--- Begin Recorded information ---

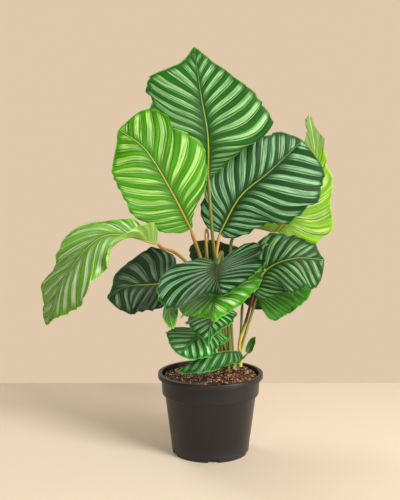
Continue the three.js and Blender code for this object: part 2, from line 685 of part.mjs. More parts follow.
/** The whole plant: the pot, the soil, and a group for each leaf with its stalk and its blade. */
function buildPlant() {
  const plant = new THREE.Group();
  plant.add(piece("pot", potGeometry(), COLOURS.pot, ROUGHNESS.pot));
  plant.add(piece("soil", soilGeometry(), COLOURS.soil, ROUGHNESS.soil));
  for (const leaf of LEAVES) {
    const shoot = new THREE.Group();
    shoot.add(piece(leaf.name + "_stalk", stalkGeometry(leaf), COLOURS[leaf.stalkTone], ROUGHNESS.leaf));
    shoot.add(piece(leaf.name + "_blade", bladeGeometry(leaf), COLOURS[leaf.tone], ROUGHNESS.leaf));
    plant.add(shoot);
  }
  return plant;
}

export default buildPlant();
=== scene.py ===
"""A potted calathea: round, striped and pleated leaves on slim stalks, in a black nursery pot."""

import logging
import math
from bisect import bisect_right
from dataclasses import dataclass, field
from enum import Enum
from typing import Callable, Optional, Sequence, Union

import bpy
from mathutils import Matrix, Vector, noise


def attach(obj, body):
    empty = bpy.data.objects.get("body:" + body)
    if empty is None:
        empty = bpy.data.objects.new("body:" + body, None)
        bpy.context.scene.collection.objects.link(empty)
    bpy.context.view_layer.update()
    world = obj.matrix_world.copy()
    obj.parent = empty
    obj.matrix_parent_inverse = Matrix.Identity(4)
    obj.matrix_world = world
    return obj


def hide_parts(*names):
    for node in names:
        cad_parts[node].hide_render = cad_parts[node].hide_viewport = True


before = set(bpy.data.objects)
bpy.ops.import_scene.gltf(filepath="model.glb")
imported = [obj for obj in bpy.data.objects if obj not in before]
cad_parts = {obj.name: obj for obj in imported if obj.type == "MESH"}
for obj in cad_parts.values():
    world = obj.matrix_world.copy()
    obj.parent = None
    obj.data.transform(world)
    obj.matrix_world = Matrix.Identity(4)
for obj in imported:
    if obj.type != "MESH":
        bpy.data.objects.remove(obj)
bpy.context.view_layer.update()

log = logging.getLogger("calathea")

MM = 0.001
Colour = tuple[float, float, float]
Triple = tuple[float, float, float]
Number = Union[float, "Wire"]


def srgb(red: int, green: int, blue: int) -> Colour:
    """A linear colour from three display values of 0 to 255.

    Args:
        red: The red value.
        green: The green value.
        blue: The blue value.

    Returns:
        The colour that shader sockets take.
    """

    def linear(value: int) -> float:
        """One value as light."""
        share = value / 255
        return share / 12.92 if share <= 0.04045 else ((share + 0.055) / 1.055) ** 2.4

    return linear(red), linear(green), linear(blue)


def lerp(a: float, b: float, share: float) -> float:
    """The value that lies a share of the way from a to b."""
    return a + (b - a) * share


def clamp(value: float) -> float:
    """The value, or the nearer of 0 and 1 where it lies outside them."""
    return min(1.0, max(0.0, value))


def smooth(value: float, low: float, high: float) -> float:
    """0 below low, 1 above high, and an even S between them."""
    share = clamp((value - low) / (high - low))
    return share * share * (3 - 2 * share)


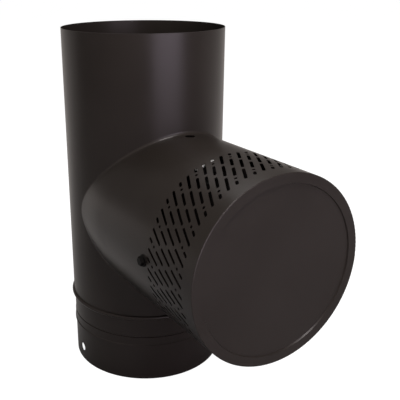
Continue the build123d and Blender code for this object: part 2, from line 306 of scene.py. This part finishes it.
def strip_steel():
    """Bright strip, coloured near black below its crest as painted shade, so that through the slots
    only the crest shows bright.
    """
    material, tree, place = start_material("strip_steel")
    from_axis = node(tree, "ShaderNodeVectorMath", operation="SUBTRACT")
    from_axis.inputs[1].default_value = branch_axis_point
    flat = node(tree, "ShaderNodeVectorMath", operation="MULTIPLY")
    flat.inputs[1].default_value = across_branch
    radius = node(tree, "ShaderNodeVectorMath", operation="LENGTH")
    tree.links.new(place, from_axis.inputs[0])
    tree.links.new(from_axis.outputs["Vector"], flat.inputs[0])
    tree.links.new(flat.outputs["Vector"], radius.inputs[0])
    grain = grained(tree, place, (900.0, 900.0, 25.0))
    # Painted shade: near black below the crest, bare steel at the crest
    painted = (0.016, 0.015, 0.014)
    bare = (0.62, 0.61, 0.59)
    colour = blended(tree, ranged(tree, radius.outputs["Value"], crest_radii, whole), painted, bare)
    roughness = ranged(tree, grain, wide, (0.26, 0.40))
    normal = bumped(tree, grain, strength=0.15, distance=0.0001)
    finish_shader(tree, colour, roughness, normal, {"Metallic": 1.0})
    return material


def shade_behind_slots():
    """Painted shade: a near-black colour on the parts behind the slots, dull and a little patchy,
    standing in for the dark gap behind them.
    """
    material, tree, place = start_material("painted_shade_behind_slots")
    patches = noise(tree, place, scale=22.0, detail=4.0, roughness=0.55)
    grit = noise(tree, place, scale=900.0, detail=3.0, roughness=0.6)
    # Painted shade: both colours are far darker than the paint outside, so the slots look black
    dark = (0.0030, 0.0020, 0.0018)
    pale = (0.0060, 0.0042, 0.0038)
    colour = blended(tree, ranged(tree, patches, narrow, whole), dark, pale)
    roughness = ranged(tree, grit, wide, (0.68, 0.82))
    normal = bumped(tree, grit, strength=0.25, distance=0.00015)
    finish_shader(tree, colour, roughness, normal, {"Specular IOR Level": 0.04})
    return material


def screw_coating():
    """Black phosphate coating, slightly uneven."""
    material, tree, place = start_material("screw_coating_black")
    speckle = noise(tree, place, scale=700.0, detail=3.0, roughness=0.6)
    dark = (0.0022, 0.0018, 0.0016)
    pale = (0.0045, 0.0038, 0.0034)
    colour = blended(tree, ranged(tree, speckle, wide, whole), dark, pale)
    roughness = ranged(tree, speckle, wide, (0.38, 0.55))
    normal = bumped(tree, speckle, strength=0.2, distance=0.0001)
    finish_shader(tree, colour, roughness, normal, {"Specular IOR Level": 0.05})
    return material


def dress():
    """Every node gets its material, and those not named here are bare liner steel."""
    paint = black_paint()
    steel = sheet_steel()
    behind_slots = shade_behind_slots()
    strip = strip_steel()
    coating = screw_coating()
    finishes = {
        "casing_tube": paint,
        "spigot_collar": paint,
        "branch_sleeve": paint,
        "end_cap": paint,
        # Painted shade on the liner and the two screwed spacers, so that the slots look black
        "branch_liner": behind_slots,
        "branch_spacer_1": behind_slots,
        "branch_spacer_2": behind_slots,
        "branch_spacer_3": strip,
        "branch_spacer_4": strip,
        "branch_screw_1": coating,
        "branch_screw_2": coating,
    }
    for name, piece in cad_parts.items():
        for slot in piece.material_slots:
            slot.material = finishes.get(name, steel)


point_camera()
bpy.context.scene.view_settings.view_transform = "Standard"
light_world()
for lamp in lamps:
    area_lamp(*lamp)
lay_floor()
dress()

--- End Recorded information ---

## Task objective
The line containing "const plant = new THREE.Group();" opens the part, and the line containing "bpy.data.objects.remove(obj)" closes it. Output that part exactly, with both, and only that.

## Exercise result
  const plant = new THREE.Group();
  plant.add(piece("pot", potGeometry(), COLOURS.pot, ROUGHNESS.pot));
  plant.add(piece("soil", soilGeometry(), COLOURS.soil, ROUGHNESS.soil));
  for (const leaf of LEAVES) {
    const shoot = new THREE.Group();
    shoot.add(piece(leaf.name + "_stalk", stalkGeometry(leaf), COLOURS[leaf.stalkTone], ROUGHNESS.leaf));
    shoot.add(piece(leaf.name + "_blade", bladeGeometry(leaf), COLOURS[leaf.tone], ROUGHNESS.leaf));
    plant.add(shoot);
  }
  return plant;
}

export default buildPlant();
=== scene.py ===
"""A potted calathea: round, striped and pleated leaves on slim stalks, in a black nursery pot."""

import logging
import math
from bisect import bisect_right
from dataclasses import dataclass, field
from enum import Enum
from typing import Callable, Optional, Sequence, Union

import bpy
from mathutils import Matrix, Vector, noise


def attach(obj, body):
    empty = bpy.data.objects.get("body:" + body)
    if empty is None:
        empty = bpy.data.objects.new("body:" + body, None)
        bpy.context.scene.collection.objects.link(empty)
    bpy.context.view_layer.update()
    world = obj.matrix_world.copy()
    obj.parent = empty
    obj.matrix_parent_inverse = Matrix.Identity(4)
    obj.matrix_world = world
    return obj


def hide_parts(*names):
    for node in names:
        cad_parts[node].hide_render = cad_parts[node].hide_viewport = True


before = set(bpy.data.objects)
bpy.ops.import_scene.gltf(filepath="model.glb")
imported = [obj for obj in bpy.data.objects if obj not in before]
cad_parts = {obj.name: obj for obj in imported if obj.type == "MESH"}
for obj in cad_parts.values():
    world = obj.matrix_world.copy()
    obj.parent = None
    obj.data.transform(world)
    obj.matrix_world = Matrix.Identity(4)
for obj in imported:
    if obj.type != "MESH":
        bpy.data.objects.remove(obj)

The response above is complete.